The 512-Token Bottleneck
Most popular embedding models — all-MiniLM-L6-v2, OpenAI text-embedding-3-small, BGE-base — have a maximum context of 512 tokens. For short sentences and paragraphs, this is fine. For embedding full documents, meeting transcripts, or long legal clauses, 512 tokens forces chunking strategies that break semantic context across boundaries.
nomic-embed-text-v1.5 raises that limit to 8192 tokens with no performance degradation on short-text tasks.
Matryoshka Embeddings
Traditional embedding models produce fixed-dimension vectors (e.g., 768-dim). Matryoshka Representation Learning (MRL) trains models so that the first N dimensions of a longer vector are themselves a high-quality embedding. nomic-embed-text supports 512, 256, and 128-dim slices from its 768-dim output:
from sentence_transformers import SentenceTransformer
model = SentenceTransformer("nomic-ai/nomic-embed-text-v1.5", trust_remote_code=True)
# Full 768-dim embedding
texts = ["search_query: How does attention mechanism work in transformers?"]
embeddings_768 = model.encode(texts)
# 256-dim Matryoshka slice (truncate, then renormalize)
import numpy as np
embeddings_256 = embeddings_768[:, :256]
embeddings_256 = embeddings_256 / np.linalg.norm(embeddings_256, axis=1, keepdims=True)

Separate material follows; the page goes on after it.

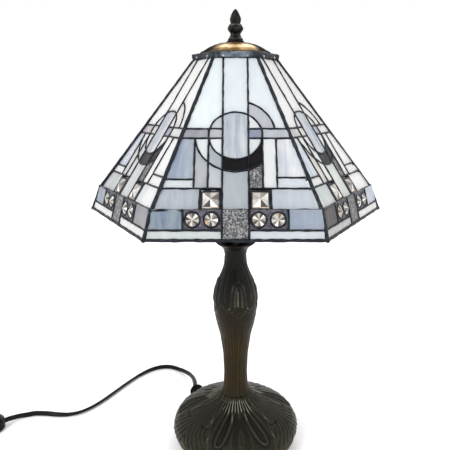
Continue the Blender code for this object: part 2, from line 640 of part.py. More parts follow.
def build_switch():
    middle = empty("switch_place", SWITCH_MIDDLE, SWITCH_TURN)
    outline = capsule(SWITCH_LENGTH, SWITCH_WIDTH)
    hollow = capsule(SWITCH_LENGTH - 2 * SWITCH_WALL - 0.004, SWITCH_WIDTH - 2 * SWITCH_WALL)
    parting = SWITCH_PARTING
    along = Matrix.Translation((0, 0, parting)) @ Matrix.Rotation(pi / 2, 4, "Y")
    lead = placed(ring_cutter(CORD_HALF + GAP, -SWITCH_LENGTH, SWITCH_LENGTH), along)
    low = prism(outline, 0, parting - GAP / 2 - SWITCH_LIFT, 0.12, 0.0030)
    upside_down = Matrix.Translation((0, 0, parting - GAP / 2)) @ Matrix.Rotation(pi, 4, "X")
    lower = add("switch_bottom", placed(low, upside_down), "black_plastic", middle)
    combine(lower, prism(hollow, SWITCH_LIFT + SWITCH_FLOOR, parting + SWITCH_FLOOR))
    combine(lower, lead.copy())
    high = prism(outline, parting + GAP / 2, SWITCH_TOP, 0.14, 0.0035)
    upper = add("switch_top", high, "black_plastic", middle)
    combine(upper, prism(hollow, parting - SWITCH_FLOOR, SWITCH_TOP - SWITCH_FLOOR))
    combine(upper, lead)
    half_long, half_wide = ROCKER_LENGTH / 2 + 0.0006, ROCKER_WIDTH / 2 + 0.0005
    window_bottom, window_top = SWITCH_TOP - 2 * SWITCH_FLOOR, SWITCH_TOP + 2 * SWITCH_FLOOR
    window = box((-half_long, -half_wide, window_bottom), (half_long, half_wide, window_top))
    combine(upper, window)
    reach = ROCKER_PIN_LENGTH / 2
    pin = turned([(0, -reach), (ROCKER_PIN_RADIUS, -reach), (ROCKER_PIN_RADIUS, reach), (0, reach)], 12)
    pin = placed(pin, Matrix.Rotation(pi / 2, 4, "X"))
    add("rocker_pin", pin, "steel", middle, at=(0, 0, ROCKER_PIVOT))
    half = ROCKER_LENGTH / 2 - 0.0010
    side = [
        (-half, 0.0012), (-0.0035, -0.0022), (0.0035, -0.0022), (half, 0.0012), (half, 0.0070),
        (half * 0.5, 0.0058), (0, 0.0054), (-half * 0.5, 0.0058), (-half, 0.0070),
    ]
    rocker = prism(side, -ROCKER_WIDTH / 2, ROCKER_WIDTH / 2)
    rocker = placed(rocker, Matrix.Rotation(ROCKER_TILT, 4, "Y") @ Matrix.Rotation(pi / 2, 4, "X"))
    rocker = add("switch_rocker", rocker, "black_plastic", middle, at=(0, 0, ROCKER_PIVOT), smooth=False)
    bore = ring_cutter(ROCKER_PIN_RADIUS + GAP, -ROCKER_PIN_LENGTH, ROCKER_PIN_LENGTH)
    bore = placed(bore, Matrix.Rotation(pi / 2, 4, "X"))
    combine(rocker, placed(bore, Matrix.Translation((0, 0, ROCKER_PIVOT))))
    screw = [(0, 0.0024), (0.0024, 0.0024), (0.0024, 0.0040), (0.0012, 0.0040), (0.0012, 0.0142), (0, 0.0142)]
    for number, side in enumerate((-1, 1), 1):
        corner = (side * SCREW_ALONG, -side * SCREW_ACROSS, 0)
        add(f"switch_screw_{number}", turned(screw, 12), "steel", middle, at=corner)
        strip = box((-0.0075, -0.0020, 0.0030), (0.0075, 0.0020, 0.0038))
        at = (side * CONTACT_ALONG, 0, 0)
        add(f"switch_contact_{number}", strip, "brass", middle, at=at, smooth=False)


def build_plug():
    place = empty("plug_place", PLUG_START, pi / 2)
    sleeve = [
        (0, 0), (0.0038, 0), (0.0042, 0.0035), (0.0036, 0.0045), (0.0046, 0.0055), (0.0048, 0.0090),
        (0.0041, 0.0100), (0.0052, 0.0110), (0.0055, 0.0150), (0.0047, 0.0160), (0.0060, 0.0172),
        (0.0063, SLEEVE_LENGTH), (0, SLEEVE_LENGTH),
    ]
    add("plug_sleeve", placed(turned(sleeve, 16), Matrix.Rotation(pi / 2, 4, "Y")), "black_rubber", place)
    start, end, half = SLEEVE_LENGTH + GAP, SLEEVE_LENGTH + PLUG_LENGTH, PLUG_WIDTH / 2
    outline = [
        (start, -0.0075), (start + 0.0060, -0.0120), (start + 0.0200, -half + 0.0015), (end - 0.0020, -half),
        (end, -half + 0.0015), (end, half - 0.0015), (end - 0.0020, half), (start + 0.0200, half - 0.0015),
        (start + 0.0060, 0.0120), (start, 0.0075),
    ]
    half_thick = PLUG_THICKNESS / 2
    body = add("plug_body", prism(outline, -half_thick, half_thick), "black_plastic", place)
    bevel = body.modifiers.new("rounded edges", "BEVEL")
    bevel.width = 0.0022
    bevel.segments = 2
    bevel.limit_method = "ANGLE"
    bevel.angle_limit = radians(50)
    shoulder = PIN_LENGTH - 0.0015
    pin = [(0, 0), (PIN_RADIUS, 0), (PIN_RADIUS, shoulder), (PIN_RADIUS / 2, PIN_LENGTH), (0, PIN_LENGTH)]
    for number, side in enumerate((-1, 1), 1):
        shape = placed(turned(pin, 12), Matrix.Rotation(pi / 2, 4, "Y"))
        add(f"plug_pin_{number}", shape, "steel", place, at=(end + GAP, side * PIN_SPACING / 2, 0))


for old in list(bpy.data.objects):
    bpy.data.objects.remove(old)
build_foot()
build_stem()
build_holder()
build_bulb()
build_harp()
build_shade()
build_finial()
build_cord()
build_switch()
build_plug()
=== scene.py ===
# The looks of a leaded glass table lamp: an opal glass shade of six panels, an antique bronze stand, and a
# twin flex with a switch and a plug. Metres, row frame. Each section builds one part around the CAD frame.

from math import asin, atan2, ceil, cos, hypot, pi, radians, sin, sqrt

import bmesh
import bpy
import numpy as np
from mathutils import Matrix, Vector


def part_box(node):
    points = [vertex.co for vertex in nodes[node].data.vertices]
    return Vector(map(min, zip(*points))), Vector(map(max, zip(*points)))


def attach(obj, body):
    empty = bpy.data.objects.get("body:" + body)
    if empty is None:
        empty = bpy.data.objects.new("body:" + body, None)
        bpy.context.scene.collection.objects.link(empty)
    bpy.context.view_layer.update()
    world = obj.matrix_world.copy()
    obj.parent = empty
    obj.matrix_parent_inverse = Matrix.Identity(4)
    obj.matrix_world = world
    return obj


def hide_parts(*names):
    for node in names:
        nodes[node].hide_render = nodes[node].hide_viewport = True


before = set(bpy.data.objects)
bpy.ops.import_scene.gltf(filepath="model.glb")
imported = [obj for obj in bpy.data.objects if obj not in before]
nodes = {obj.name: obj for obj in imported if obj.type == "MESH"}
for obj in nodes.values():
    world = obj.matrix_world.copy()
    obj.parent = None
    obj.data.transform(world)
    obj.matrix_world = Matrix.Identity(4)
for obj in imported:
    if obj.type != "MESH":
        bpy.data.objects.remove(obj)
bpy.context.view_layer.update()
CM = 0.01


# ---------------- camera, light and floor

CAMERA_PLACE = (0, -0.555, 0.401)
CAMERA_PITCH = radians(13.67)
CAMERA_LENS = 41.8  # mm, on a 36 mm sensor
CAMERA_SHIFT = -0.0233  # the lamp stands right of the picture's middle
FLOOR_TOP = -0.0002
FLOOR_RADIUS = 9


def build_camera():
    data = bpy.data.cameras.new("camera")
    data.lens, data.sensor_width, data.shift_x = CAMERA_LENS, 36, CAMERA_SHIFT
    camera = bpy.data.objects.new("camera", data)
    camera.location = CAMERA_PLACE
    camera.rotation_euler = (pi / 2 - CAMERA_PITCH, 0, 0)
    bpy.context.scene.collection.objects.link(camera)
    bpy.context.scene.camera = camera


def area_light(name, place, aim, size, power, colour=(1, 1, 1)):
    data = bpy.data.lights.new(name, "AREA")
    data.size, data.energy, data.color = size, power, colour
    light = bpy.data.objects.new(name, data)
    light.location = place
    light.rotation_euler = (Vector(aim) - Vector(place)).to_track_quat("-Z", "Y").to_euler()
    bpy.context.scene.collection.objects.link(light)


def build_stage():
    world = bpy.data.worlds.new("studio")
    bpy.context.scene.world = world
    world.use_nodes = True
    sky = world.node_tree.nodes["Background"]
    sky.inputs["Color"].default_value = (1, 1, 1, 1)
    sky.inputs["Strength"].default_value = 1.0
    area_light("key", (-0.9, -1.3, 1.5), (0, 0, 0.25), 0.9, 16)
    area_light("fill", (1.4, -0.9, 0.9), (0, 0, 0.25), 1.0, 6, (1.0, 0.96, 0.92))
    area_light("back", (0.2, 1.6, 1.4), (0, 0, 0.3), 1.2, 12)
    bm = bmesh.new()
    bmesh.ops.create_circle(bm, cap_ends=True, radius=FLOOR_RADIUS, segments=64)
    mesh = bpy.data.meshes.new("floor")
    bm.to_mesh(mesh)
    floor = bpy.data.objects.new("floor", mesh)
    floor.location.z = FLOOR_TOP
    bpy.context.scene.collection.objects.link(floor)
    sockets = {"Base Color": hex_colour("ffffff"), "Roughness": 0.95, "Specular IOR Level": 0}
    paint = Finish("floor_paint", sockets)
    paint.wear("Roughness", paint.noise(3), 0.85, 0.95)
    mesh.materials.append(paint.made)
    bpy.context.scene.view_settings.view_transform = "Standard"


# ---------------- ways to write a material


def hex_colour(text):
    """The linear colour of an sRGB hex code."""
    parts = [int(text[i : i + 2], 16) / 255 for i in (0, 2, 4)]
    return (*[c / 12.92 if c <= 0.04045 else ((c + 0.055) / 1.055) ** 2.4 for c in parts], 1)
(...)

print(f"Full embedding shape: {embeddings_768.shape}")
print(f"Compressed embedding shape: {embeddings_256.shape}")
Task Prefix Convention
nomic-embed uses prefixes to signal the embedding use case:
# For retrieval queries
query_embedding = model.encode(["search_query: What causes transformer models to hallucinate?"])
# For documents being indexed
doc_embedding = model.encode(["search_document: Hallucination in LLMs occurs when..."])
# For classification/clustering (no prefix)
cluster_embedding = model.encode(["Machine learning is a subset of artificial intelligence"])
MTEB Performance
nomic-embed-text-v1.5 achieves an MTEB (Massive Text Embedding Benchmark) average of 62.3% — competitive with OpenAI's text-embedding-3-small (62.3%) and substantially better than all-MiniLM-L6-v2 (56.3%). The key differentiator is the 8192 context at equivalent quality.
nomic-embed-vision
Nomic also released nomic-embed-vision, a CLIP-compatible image embedding model aligned to the same embedding space as nomic-embed-text. This means you can embed both images and text into the same vector space and do cross-modal retrieval without a separate model:
from PIL import Image
from sentence_transformers import SentenceTransformer
vision_model = SentenceTransformer("nomic-ai/nomic-embed-vision-v1.5", trust_remote_code=True)
text_model = SentenceTransformer("nomic-ai/nomic-embed-text-v1.5", trust_remote_code=True)
image_emb = vision_model.encode(Image.open("diagram.png"))
text_emb = text_model.encode(["search_query: neural network architecture diagram"])
similarity = np.dot(image_emb, text_emb.T)
Deployment With Ollama
ollama pull nomic-embed-text
curl http://localhost:11434/api/embeddings -d '{
"model": "nomic-embed-text",
"prompt": "search_document: Your document text here"
}'
Full Openness Under Apache 2.0
Unlike most embedding models where the training data and pipeline are proprietary, nomic-embed releases training code, training data details, and weights under Apache 2.0 — enabling auditing, fine-tuning, and commercial deployment without restriction.